Mechanisms that collect valuable data are attractive as ‘doorways’ to predicting an individual’s personal preferences and interests. This access creates the potential to secure economic opportunities for company profit. In general, targeting individuals for such business purposes is not inherently egregious, however, it does require a risk-based approach.
The 12 basic principles for ADM
The ELI (European Law Institute), an independent non-profit organisation established to provide practical guidance within European legislation, describes ADM as having the following 12 basic principles:
- ADM and profiling must be compliant. Organisations using or wishing to use ADM must first review and meet their compliance requirements.

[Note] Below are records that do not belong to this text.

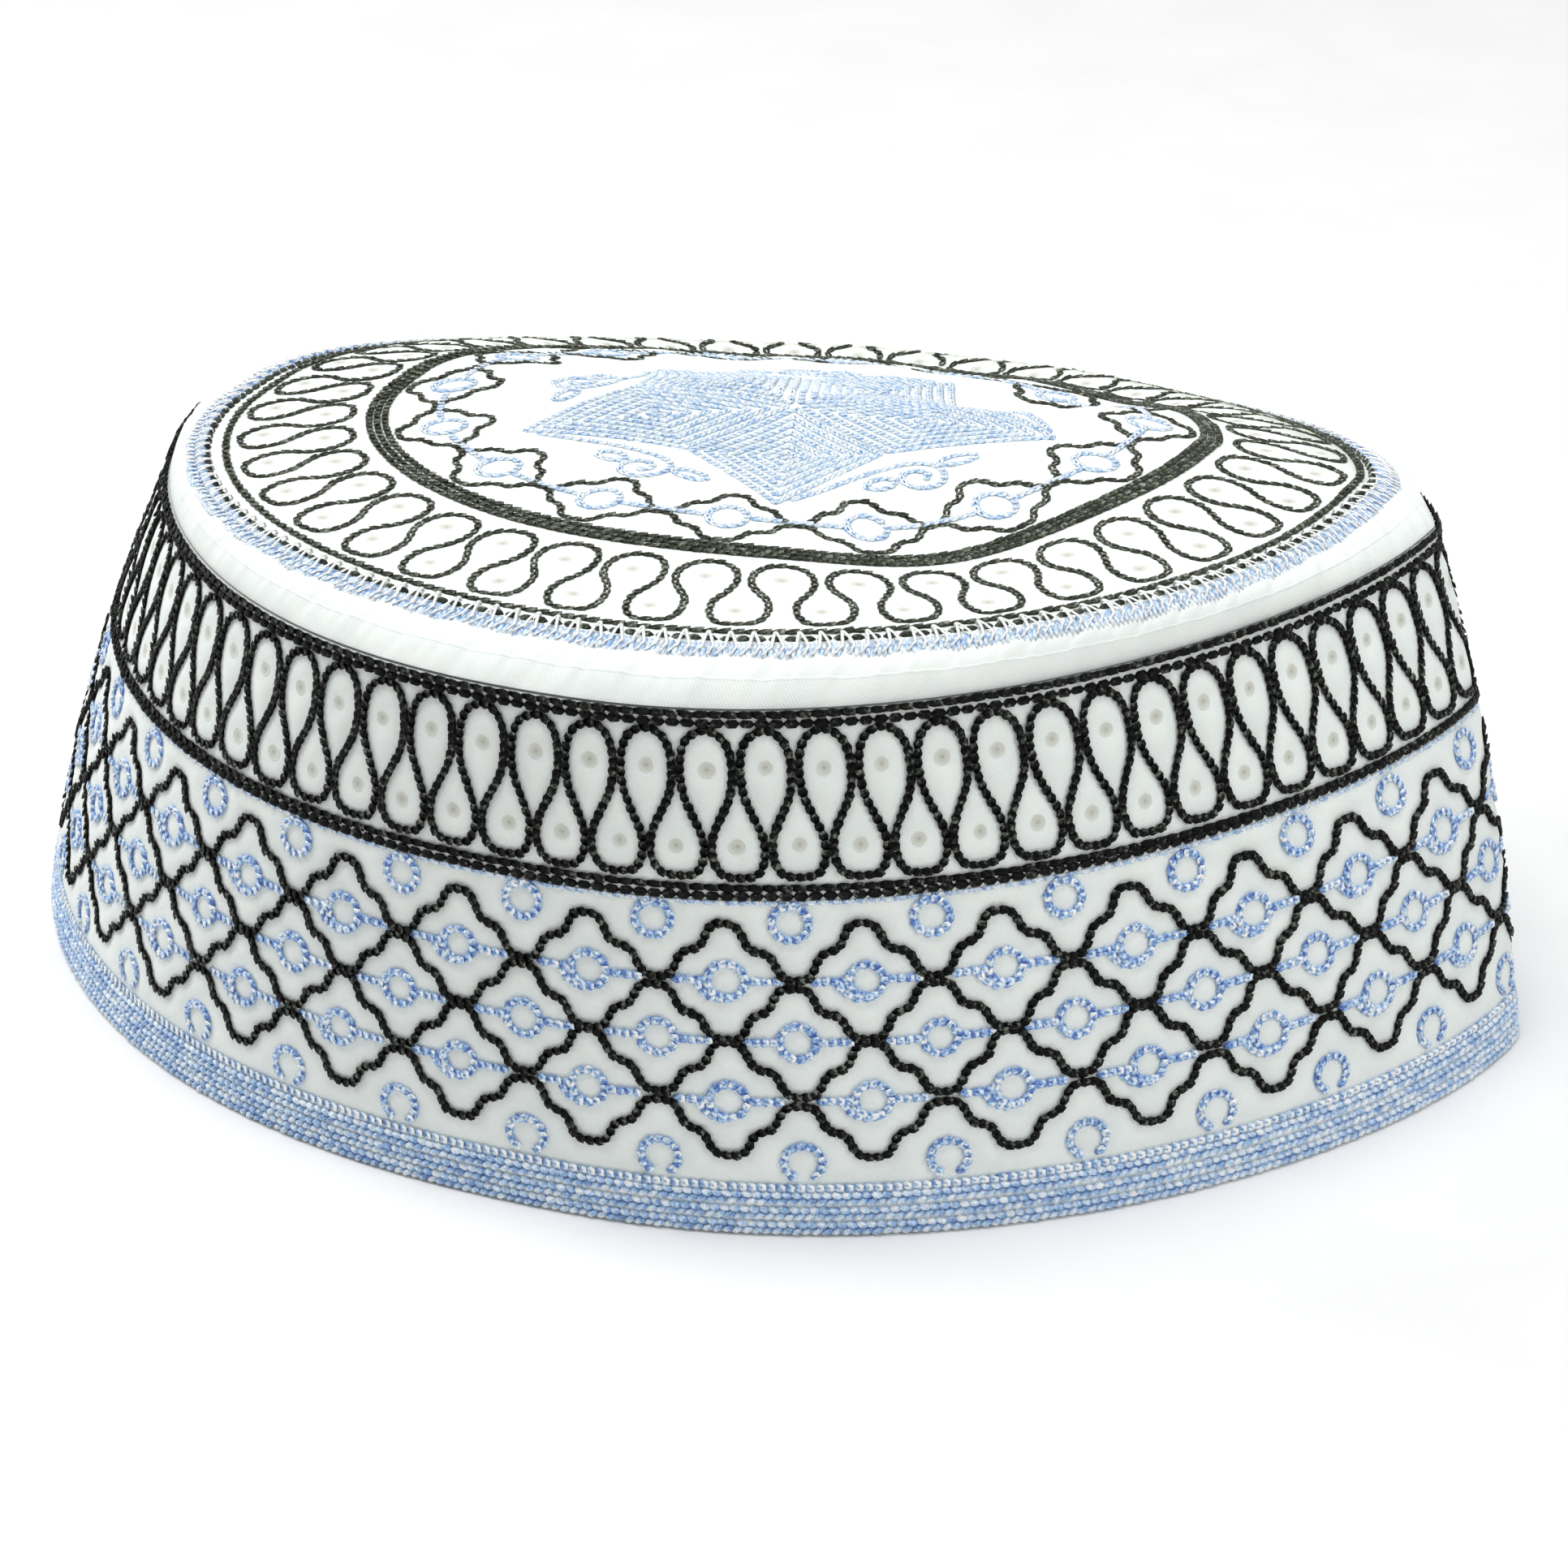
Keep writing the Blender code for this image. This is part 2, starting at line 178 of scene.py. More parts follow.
CURL_OVALS = (                 # middle across and outward, half its length and half its width
    (-5.6, 29.5, 2.0, 1.2), (6.4, 28.5, 2.6, 1.1))
ZIGZAG_PITCH = 0.00275
ZIGZAG_THREAD = (0.00021, 0.00010)    # half its width and half its height
ZIGZAG_LEGS = (-0.08, 0.56)     # feet beside the top of a tooth, in teeth
ZIGZAG_TOPS = (0.45, 0.45, 0.70, 1.25, 1.30, 1.25, 1.05, 0.65)    # in gaps of the double cord
ZIGZAG_PROFILE = (              # share of the way to the crown's edge, height above the cloth
    (0.0, 0.00010), (0.08, 0.00070), (0.45, 0.00090), (0.80, 0.00085), (1.0, 0.00065))
SHOULDER_SEAM = 0.41
SEAM_RIDGE = (0.018, 0.16)      # half its width as a share of the strip, height in millimetres

# Stitches: pitch, length, width and strand thickness
FINE_LINK = (0.00118, 0.00174, 0.00150, 0.00062)
NET_LINK = (0.00118, 0.00177, 0.00160, 0.00067)
CROWN_LINK = (0.00150, 0.00202, 0.00142, 0.00039)
BLUE_LINK = (0.00116, 0.00174, 0.00150, 0.00058)
STAR_LINK = (0.00120, 0.00182, 0.00138, 0.00046)
THIN_LINK = (0.00150, 0.00205, 0.00080, 0.00036)
CORD_LINK = (0.00170, 0.00250, 0.00132, 0.00054)
CROWN_CORD_LINK = (0.00160, 0.00226, 0.00150, 0.00050)
ROPE_LINK = (0.00150, 0.00230, 0.00128, 0.00050)
BEAD = (0.00172, 0.00200, 0.00124, 0.00072)
DASH = (0.00190, 0.00186, 0.00110, 0.00062)
GRAIN = (0.00120, 0.00180, 0.00101, 0.00074)
OVERCAST = (0.00066, 0.00190, 0.00058, 0.00050)
OVERCAST_SLANT = 82.0
LINK_TURNS = 6
LINK_SPREADS = (0.03, 0.05, 0.08)    # how much stitches differ in length, width and height
LINK_SINK = 0.00012
BEAD_COLUMNS = 6
EYELET_RADIUS = 0.00088
EYELET_PROFILE = ((1.22, 0.00), (1.10, 0.17), (0.97, 0.12), (0.70, 0.10), (0.36, 0.09))
EYELET_MIDDLE = 0.08            # height of the middle, in radii as the profile is
EYELET_COLUMNS = 12

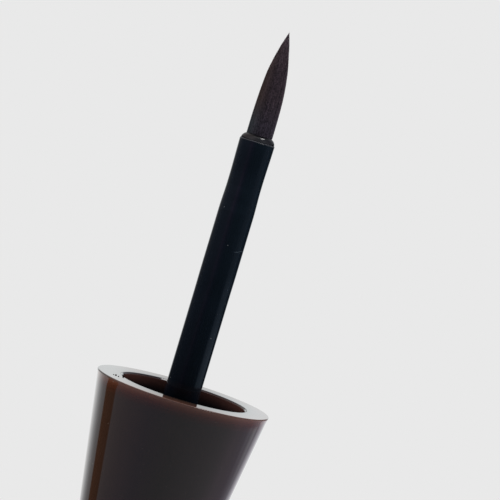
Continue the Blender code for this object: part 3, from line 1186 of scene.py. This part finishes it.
def hair_drift(tree, way, along):
    """Hairs drift a little in clumps, more towards their tips."""
    clumps = add(tree, "ShaderNodeTexNoise", {"Vector": way, "Scale": 9.0, "Detail": 2.0})
    centred = add(
        tree,
        "ShaderNodeVectorMath",
        {0: clumps.outputs["Color"], 1: (0.5, 0.5, 0.5)},
        operation="SUBTRACT",
    )
    loose = add(tree, "ShaderNodeMapRange", {"Value": along, "To Min": 0.0, "To Max": 0.05 * MM})
    drift = add(tree, "ShaderNodeVectorMath", {0: centred, "Scale": loose}, operation="SCALE")
    return add(tree, "ShaderNodeVectorMath", {0: drift, 1: (1.0, 1.0, 0.0)}, operation="MULTIPLY")


def hair_section(tree, given, axes):
    """The cone's own section at a hair's thickness, kept nearly full until the last third."""
    fullness = add(
        tree,
        "ShaderNodeMapRange",
        {"Value": axes["Z"], "From Min": 0.0, "From Max": 0.98, "To Min": 1.0, "To Max": 0.0},
    )
    guard = add(tree, "ShaderNodeMath", {0: fullness, 1: 0.02}, operation="MAXIMUM")
    keep = add(tree, "ShaderNodeMath", {0: guard, 1: 0.25}, operation="POWER")
    inverse = add(tree, "ShaderNodeMath", {0: keep, 1: guard}, operation="DIVIDE")
    across = add(tree, "ShaderNodeCombineXYZ", {"X": axes["X"], "Y": axes["Y"]})
    thick = add(
        tree, "ShaderNodeMath", {0: inverse, 1: given["Hair Radius"]}, operation="MULTIPLY"
    )
    return add(tree, "ShaderNodeVectorMath", {0: across, "Scale": thick}, operation="SCALE")


def tuft_tree():
    """Hairs bent together into the ogive that the tuft shows.

    Each hair's share, 0 at the axis and 1 at the edge, scales the outline, so hairs keep
    their order, do not cross, and end at the outline.
    """
    tree, start = new_tree(
        "hair_tuft",
        [
            ("Count", "NodeSocketInt", HAIR_COUNT),
            ("Length", "NodeSocketFloat", TUFT_LENGTH * MM),
            ("Root Depth", "NodeSocketFloat", HAIR_ROOT_DEPTH * MM),
            ("Root Radius", "NodeSocketFloat", ROOT_TUFT_RADIUS * MM),
            ("Belly Radius", "NodeSocketFloat", TUFT_RADIUS * MM),
            ("Power", "NodeSocketFloat", TUFT_POWER),
            ("Hair Radius", "NodeSocketFloat", HAIR_RADIUS * MM),
            ("Lip Height", "NodeSocketFloat", NOSE_TOP * MM),
            ("Root Sway", "NodeSocketFloat", (wand_sway(NOSE_TOP) + 0.02) * MM),
            ("Tip Sway", "NodeSocketFloat", (wand_sway(NOSE_TOP) - 0.07) * MM),
            ("Seed", "NodeSocketInt", 7),
            ("Finish", "NodeSocketMaterial", None),
        ],
    )
    given = start.outputs
    hairs = sow_hairs(tree, given)
    way = add(tree, "GeometryNodeInputNamedAttribute", {"Name": "way"}, data_type="FLOAT_VECTOR")
    own_tone = add(
        tree, "GeometryNodeInputNamedAttribute", {"Name": "hair_tone"}, data_type="FLOAT"
    )
    place = add(tree, "GeometryNodeInputPosition")
    axes = add(tree, "ShaderNodeSeparateXYZ", {0: place}).outputs
    share = add(tree, "ShaderNodeVectorMath", {0: way}, operation="LENGTH").outputs["Value"]
    height = hair_height(tree, given, share, own_tone, axes["Z"])
    inset = add(
        tree,
        "ShaderNodeMath",
        {0: hair_spread(tree, given, height), 1: given["Hair Radius"]},
        operation="SUBTRACT",
    )
    tall = add(tree, "ShaderNodeMath", {0: height, 1: given["Lip Height"]}, operation="ADD")
    sway = add(
        tree,
        "ShaderNodeMapRange",
        {
            "Value": height,
            "From Min": 0.3 * TUFT_LENGTH * MM,
            "From Max": 0.8 * TUFT_LENGTH * MM,
            "To Min": given["Root Sway"],
            "To Max": given["Tip Sway"],
        },
        interpolation_type="SMOOTHSTEP",
    )
    up = add(tree, "ShaderNodeCombineXYZ", {"X": sway, "Z": tall})
    spot = add(tree, "ShaderNodeVectorMath", {0: way, "Scale": inset}, operation="SCALE")
    for move in (hair_section(tree, given, axes), hair_drift(tree, way, axes["Z"]), up):
        spot = add(tree, "ShaderNodeVectorMath", {0: spot, 1: move}, operation="ADD")
    bent = add(tree, "GeometryNodeSetPosition", {"Geometry": hairs, "Position": spot})
    smooth = add(tree, "GeometryNodeSetShadeSmooth", {"Geometry": bent})
    solid = add(tree, "GeometryNodeRealizeInstances", {"Geometry": smooth})
    painted = add(
        tree, "GeometryNodeSetMaterial", {"Geometry": solid, "Material": given["Finish"]}
    )
    add(tree, "NodeGroupOutput", {"Geometry": painted})
    return tree


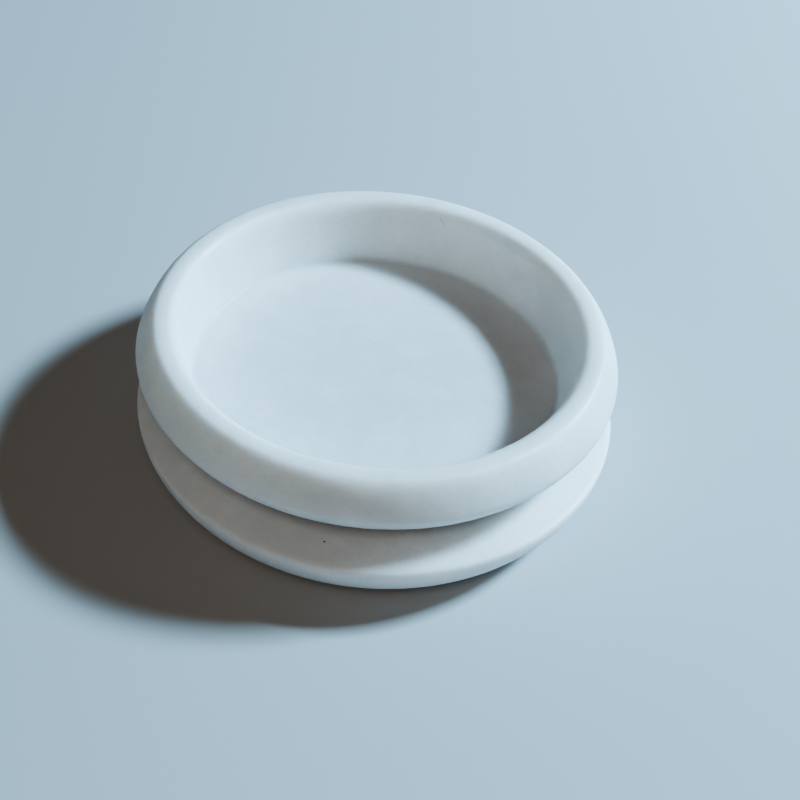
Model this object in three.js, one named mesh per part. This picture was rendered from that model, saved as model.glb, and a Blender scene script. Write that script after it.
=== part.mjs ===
// Two round silicone casting moulds, one standing on the other.
//
// Millimetres, +Z up. The origin is the middle of the lower mould's base, on the table. Each mould is a
// single casting of white silicone rubber, turned about its own upright axis: a flat floor, a cavity wall
// that opens towards the mouth, a soft lip, a flat rim, and an outer wall that swells and then tucks in to
// the base. The upper mould is a deep dish. The lower one is shallower, with a broad flat rim that turns down
// over a tight shoulder. The upper one has been set down by hand, off the middle of the lower one's rim.

import * as THREE from 'three';

// ---- Driving dimensions ------------------------------------------------------------------------------

const FACETS = 72; // flat sides around each turned body
const CURVE_STEPS = 4; // straight steps along each curved stretch of an outline

const REST_GAP = 0.3; // clearance between the lower rim and the upper base
const SET_DOWN_X = -0.5; // how far the upper mould's axis stands off the lower one's
const SET_DOWN_Y = 5;

const UPPER = {
  height: 19.2, // base to rim
  floorThickness: 2.2, // silicone below the cavity floor
  baseRadius: 50.8, // edge of the flat base
  flankRun: 3.6, // how the outer wall leaves the base: outwards, and up
  flankRise: 2.5,
  swellRadius: 59.7, // widest circle of the outer wall
  swellHeight: 10.4, // height of that circle above the base
  swellBelow: 2.2, // how far the wall keeps upright below that circle, and above it
  swellAbove: 1.5,
  shoulderRadius: 56.5, // the corner that the shoulder rounds off
  rimOuterRadius: 54.3, // flat top of the rim
  rimInnerRadius: 52,
  mouthRadius: 49.1, // cavity wall just below the lip's inner rounding
  mouthDrop: 3, // depth of that rounding
  floorRadius: 46, // cavity wall at the floor
  floorFillet: 1.3, // rounding between wall and floor
};

const LOWER = {
  height: 14,
  floorThickness: 3,
  baseRadius: 49.6,
  flankRun: 4.2,
  flankRise: 0.8,
  swellRadius: 59.3,
  swellHeight: 12.7,
  swellBelow: 5.3,
  swellAbove: 1.1,
  shoulderRadius: 58,
  rimOuterRadius: 52.5,
  rimInnerRadius: 44.4,
  mouthRadius: 42.8,
  mouthDrop: 2,
  floorRadius: 41.4,
  floorFillet: 1.3,
};

const SILICONE_WHITE = 0xdde6ec;
const SILICONE_ROUGHNESS = 0.55;

// ---- Outline: radius across, height up, from the axis at the base to the axis at the cavity floor -----

// The base, then out and up to the widest circle, and over the rounded shoulder to the flat rim.
function addOuterWall(outline, m) {
  outline.moveTo(0, 0);
  outline.lineTo(m.baseRadius, 0);
  outline.bezierCurveTo(
    m.baseRadius + m.flankRun, m.flankRise,
    m.swellRadius, m.swellHeight - m.swellBelow,
    m.swellRadius, m.swellHeight,
  );
  outline.bezierCurveTo(
    m.swellRadius, m.swellHeight + m.swellAbove,
    m.shoulderRadius, m.height,
    m.rimOuterRadius, m.height,
  );
}

// The flat rim, the lip rounded into the cavity, the sloping cavity wall, its fillet and the flat floor.
function addCavity(outline, m) {
  const filletTop = m.floorThickness + m.floorFillet;
  outline.lineTo(m.rimInnerRadius, m.height);
  outline.quadraticCurveTo(
    m.mouthRadius + m.mouthDrop / 3, m.height,
    m.mouthRadius, m.height - m.mouthDrop,
  );
  outline.lineTo(m.floorRadius + m.floorFillet / 4, filletTop);
  outline.quadraticCurveTo(
    m.floorRadius, m.floorThickness,
    m.floorRadius - m.floorFillet, m.floorThickness,
  );
  outline.lineTo(0, m.floorThickness);
}

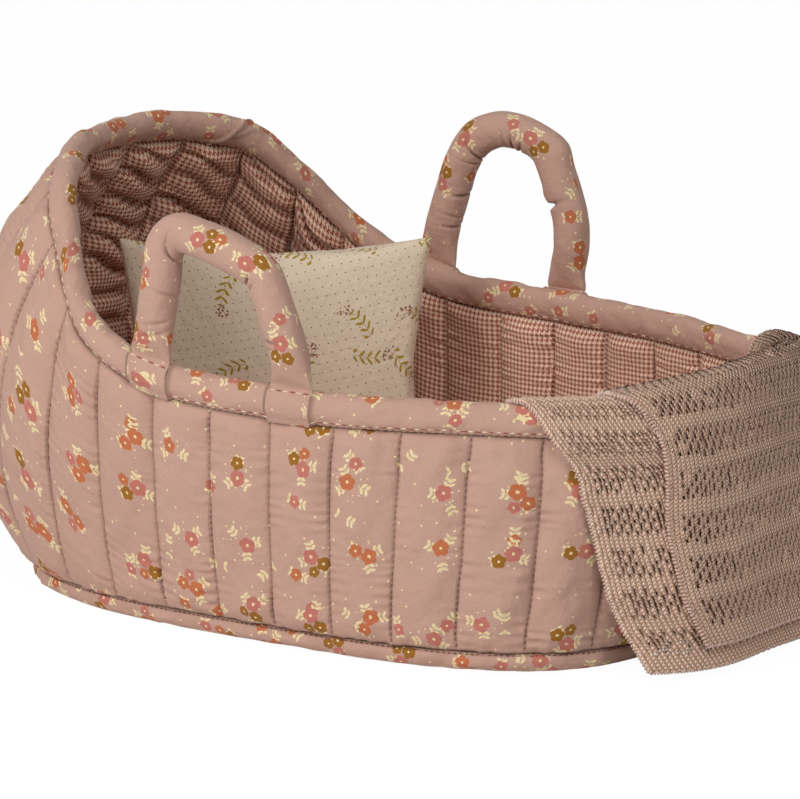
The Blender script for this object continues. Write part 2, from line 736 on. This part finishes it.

- ADM should not be denied legal effect, validity or enforceability simply due to its automated nature.
- The decision taken by the controller is attributable directly to the controller, who is accountable for its compliance.
- Unless decisions are exempted, it should be made clear to data subjects when such decisions are determined by automation.
- Decisions should be traceable through the components of the associated processing flow.
- ADM should not be arbitrary but involve logic and reasoning.
- An understanding that users or operators may be subject to risk of damage or harm.
- ADM must not inhibit fundamental rights. An alternative human-based process must be offered so that rights can be exercised.
- ADM should involve human oversight of the operations.
- ADM should include human review of risk and applicable laws.
- ADM should be transparent so that users understand the risks of using ADM systems and be prepared to accept outcomes.
- Each principle should be applied to the details of the specific operations with a risk-based approach.
How does this align with the ICO?
The UK’s ICO (Information Commissioner’s Office) has a similar way of assessing ADM processing. However, the ICO places an emphasis on the rights of the data subject and encourages the controller to risk assess its processing activities to ensure the appropriate measures are in place to protect data subject rights.
The ICO explains that this type of processing is “considered to be high-risk [so] the UK GDPR requires you to carry out a Data Protection Impact Assessment (DPIA) to show that you have identified and assessed what those risks are and how you will address them”.
It reminds data controllers that restrictions apply. They must allow for human intervention in the decision phase, take specific measures to refrain from bias and discrimination, prevent error, and provide users the right to appeal the decision. Overall, this involves a thorough assessment of the systems involved and adherence to legal requirements and UK GDPR principles
As the ICO notes, ADM is inherently high-risk processing. The data involved in this processing often calls for the data subject to divulge sensitive or confidential data that may be restricted by regulation and require additional safeguarding measures.
Keeping data safe
Data controllers must demonstrate they have the appropriate documentation in place to support the processing activities.
These organisations must be prepared to implement various risk management activities including those to document restricted or cross-border transfers of data.
These requirements will need to be recorded within an organisation’s privacy framework and be routinely monitored to provide assurance. There is an element of risk versus reward when opting to implement ADM.
It is also critical to conduct a gap analysis of processes as there could be deficiencies in data flows that will require remediation. There may even be undetected embedded processes that will require the appropriate risk evaluation and support to align with regulatory requirements.
The Article 29 Data Protection Working Party drafted Guidelines on Automated individual decision-making and Profiling for the purposes of Regulation 2016/679 (wp251rev.01), which provide “good practice” recommendations for data controllers to use to safeguard personal data processed using ADM. They advocate using privacy certifications, audits, codes of conduct, ethical review boards and consultants to monitor compliance.
It is safe to say there is a consensus among regulators, and clarity in legislation, that makes proper due diligence essential for ADM processing compliance.
It is critical to ensure the appropriate safeguarding of personal data within workflows and that transparency is established so that data subjects are informed and can exercise their rights. Both data controllers and data subjects must also understand the risk implications involved.